More power cuts - and lashings of other grotty tidings in December 1973.
I enjoyed this round of power cuts. They broke up the routine, and I loved the candles, which emphasised our nictotine-stained ceilings and made my mother wail at my stepfather: "Fred! It's time you sorted those ceilings out!"
He'd grunt from behind his newspaper, and nothing would be done. They both smoked like troopers, although there was increasing awareness of the health risks - indeed cigarette advertising on ITV had been banned since 1965.
I remember during one power cut, my mother sent me to the local shop for some tea. I walked through the streets, staring around in wonder. Some windows were showing tiny points of glowing candlelight, most were dark. I was awed by the darkness of it all.
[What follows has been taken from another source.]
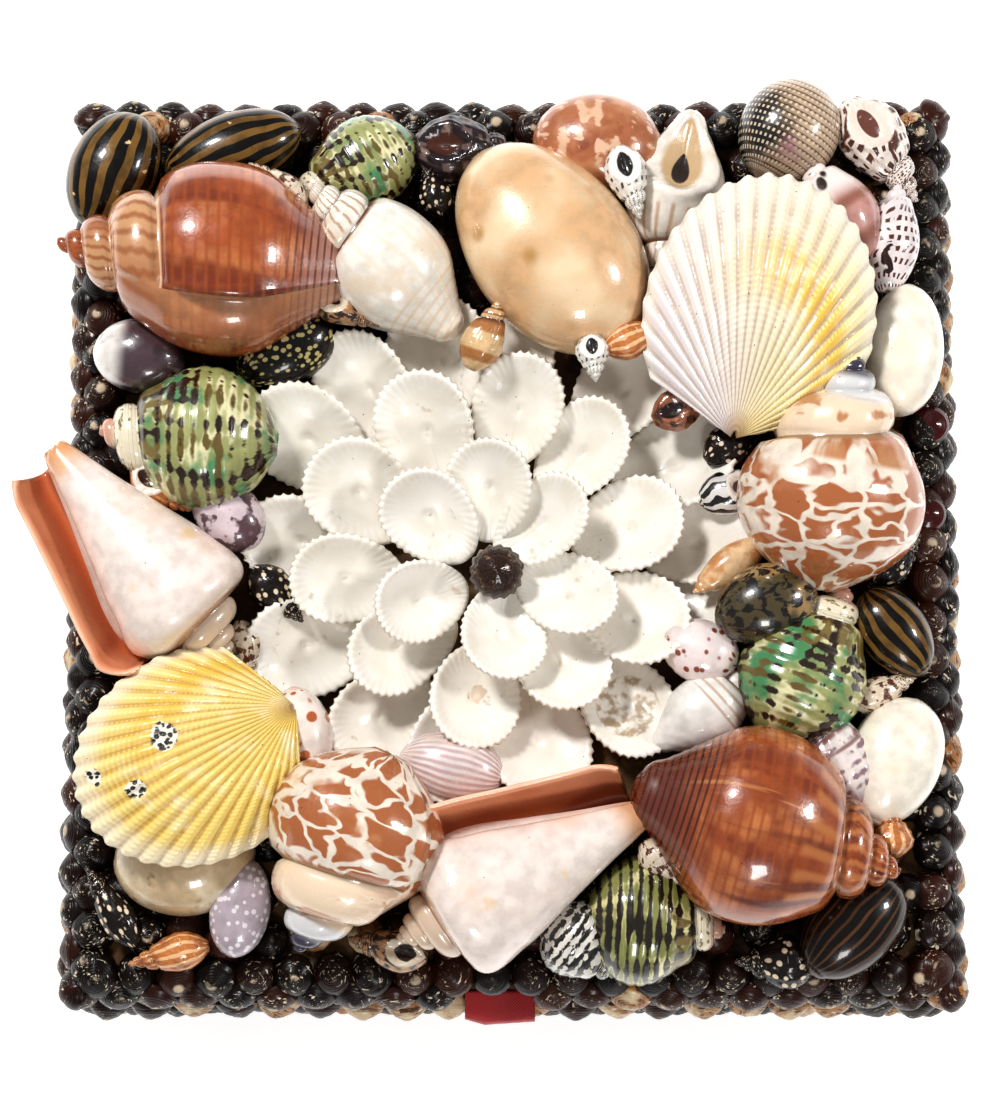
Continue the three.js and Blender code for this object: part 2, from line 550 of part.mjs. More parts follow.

I don't recall electric tills being around at all in those days - and this was fortunate because manual shop tills were unaffected by the power cuts. Our local shop had candles dotted strategically about, and I bought the tea thinking: "Isn't this exciting? What an adventure!"
I was eight at the time.
Mum had the kettle on when I arrive home, and called from the living room: "Put the tea in the caddy and a couple of spoonfuls in the pot." We always had loose tea then. Mum didn't like bags - she said they "tasted".
So excited by the power cut was I that, somehow or other, I managed to pour the whole packet of tea into the pot, without realising.
It was the worst tea we'd ever tasted, and my exciting, adventurous evening ended with a "ding round the ear 'ole" and bed.